TASK DIRECTIONS ::
Extract the data exactly, missing nothing.

>> START SUPPLIED ENTRIES

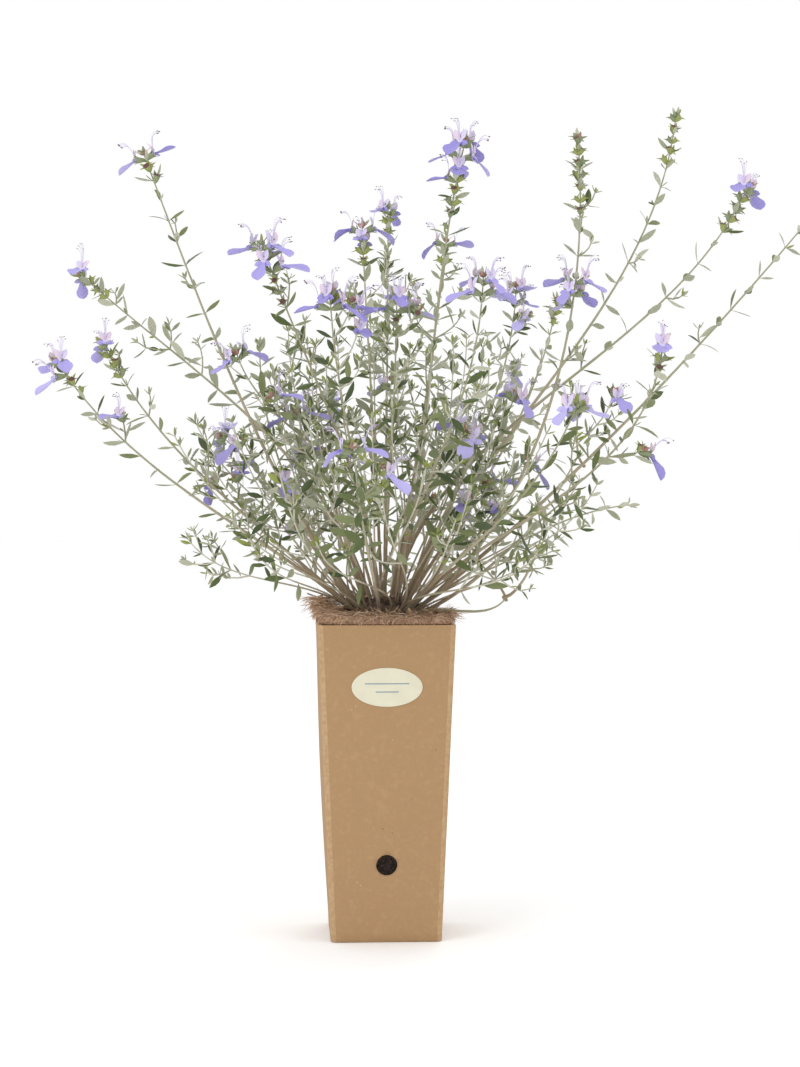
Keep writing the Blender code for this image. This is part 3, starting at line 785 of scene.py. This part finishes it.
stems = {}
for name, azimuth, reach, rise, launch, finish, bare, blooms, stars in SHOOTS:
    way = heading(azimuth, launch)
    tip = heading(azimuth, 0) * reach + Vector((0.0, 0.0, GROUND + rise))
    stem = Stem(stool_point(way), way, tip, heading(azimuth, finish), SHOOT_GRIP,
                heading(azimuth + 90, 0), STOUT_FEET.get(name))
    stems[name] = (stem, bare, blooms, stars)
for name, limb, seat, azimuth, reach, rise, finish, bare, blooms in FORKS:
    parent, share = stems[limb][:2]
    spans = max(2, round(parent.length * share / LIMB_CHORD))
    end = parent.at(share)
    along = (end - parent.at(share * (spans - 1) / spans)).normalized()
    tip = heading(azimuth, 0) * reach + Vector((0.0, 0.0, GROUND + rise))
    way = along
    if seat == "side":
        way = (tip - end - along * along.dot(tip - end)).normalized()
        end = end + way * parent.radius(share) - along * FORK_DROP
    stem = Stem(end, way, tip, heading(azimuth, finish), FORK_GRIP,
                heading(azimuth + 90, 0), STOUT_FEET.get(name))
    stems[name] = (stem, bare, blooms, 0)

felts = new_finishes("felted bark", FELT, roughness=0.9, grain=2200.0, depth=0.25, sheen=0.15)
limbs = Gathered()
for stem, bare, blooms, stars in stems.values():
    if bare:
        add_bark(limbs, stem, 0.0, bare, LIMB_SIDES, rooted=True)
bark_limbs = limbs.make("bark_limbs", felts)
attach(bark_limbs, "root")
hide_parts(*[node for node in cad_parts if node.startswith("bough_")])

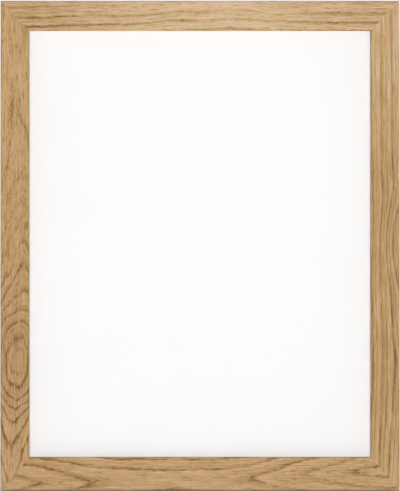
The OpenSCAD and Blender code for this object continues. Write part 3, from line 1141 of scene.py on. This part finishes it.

>> END SUPPLIED ENTRIES

OUTPUT FOR THIS TASK ::
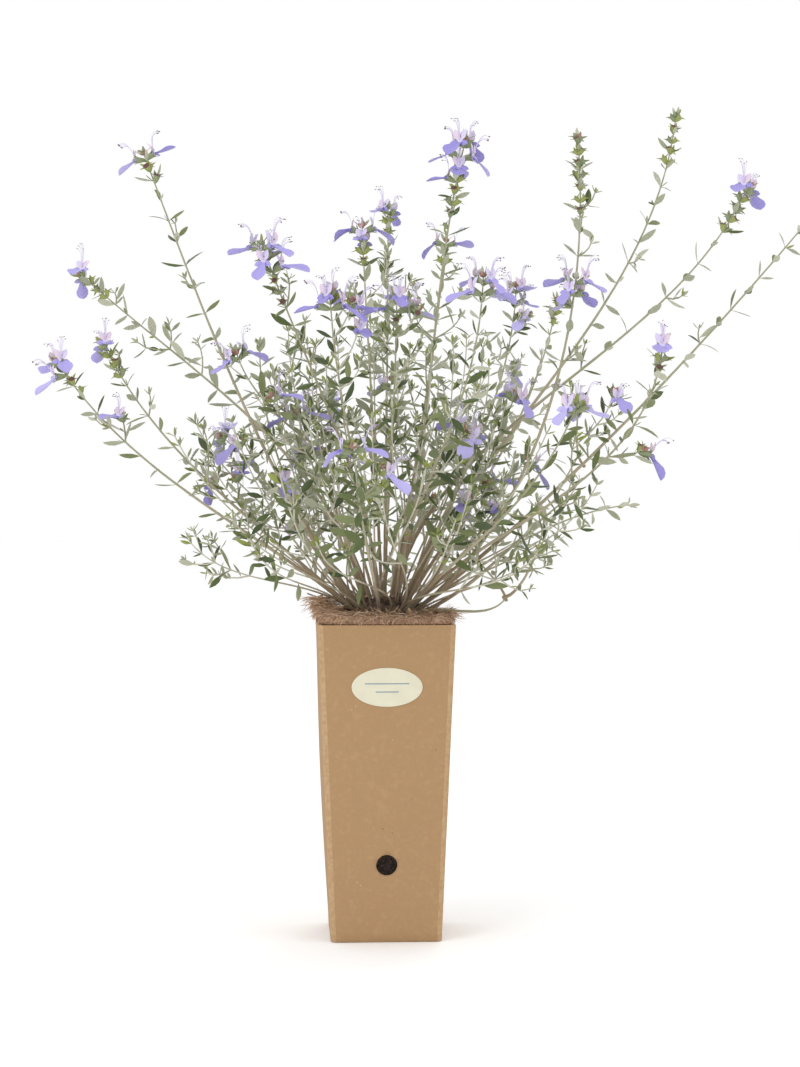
Keep writing the Blender code for this image. This is part 3, starting at line 785 of scene.py. This part finishes it.
stems = {}
for name, azimuth, reach, rise, launch, finish, bare, blooms, stars in SHOOTS:
    way = heading(azimuth, launch)
    tip = heading(azimuth, 0) * reach + Vector((0.0, 0.0, GROUND + rise))
    stem = Stem(stool_point(way), way, tip, heading(azimuth, finish), SHOOT_GRIP,
                heading(azimuth + 90, 0), STOUT_FEET.get(name))
    stems[name] = (stem, bare, blooms, stars)
for name, limb, seat, azimuth, reach, rise, finish, bare, blooms in FORKS:
    parent, share = stems[limb][:2]
    spans = max(2, round(parent.length * share / LIMB_CHORD))
    end = parent.at(share)
    along = (end - parent.at(share * (spans - 1) / spans)).normalized()
    tip = heading(azimuth, 0) * reach + Vector((0.0, 0.0, GROUND + rise))
    way = along
    if seat == "side":
        way = (tip - end - along * along.dot(tip - end)).normalized()
        end = end + way * parent.radius(share) - along * FORK_DROP
    stem = Stem(end, way, tip, heading(azimuth, finish), FORK_GRIP,
                heading(azimuth + 90, 0), STOUT_FEET.get(name))
    stems[name] = (stem, bare, blooms, 0)

felts = new_finishes("felted bark", FELT, roughness=0.9, grain=2200.0, depth=0.25, sheen=0.15)
limbs = Gathered()
for stem, bare, blooms, stars in stems.values():
    if bare:
        add_bark(limbs, stem, 0.0, bare, LIMB_SIDES, rooted=True)
bark_limbs = limbs.make("bark_limbs", felts)
attach(bark_limbs, "root")
hide_parts(*[node for node in cad_parts if node.startswith("bough_")])

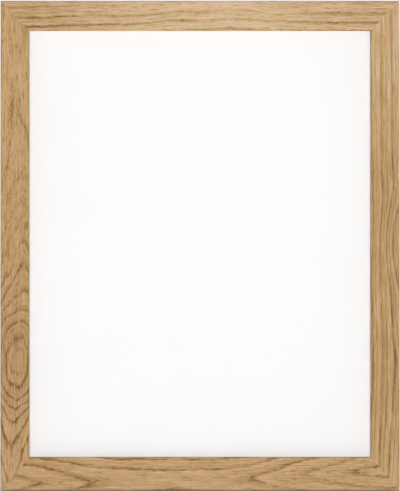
The OpenSCAD and Blender code for this object continues. Write part 3, from line 1141 of scene.py on. This part finishes it.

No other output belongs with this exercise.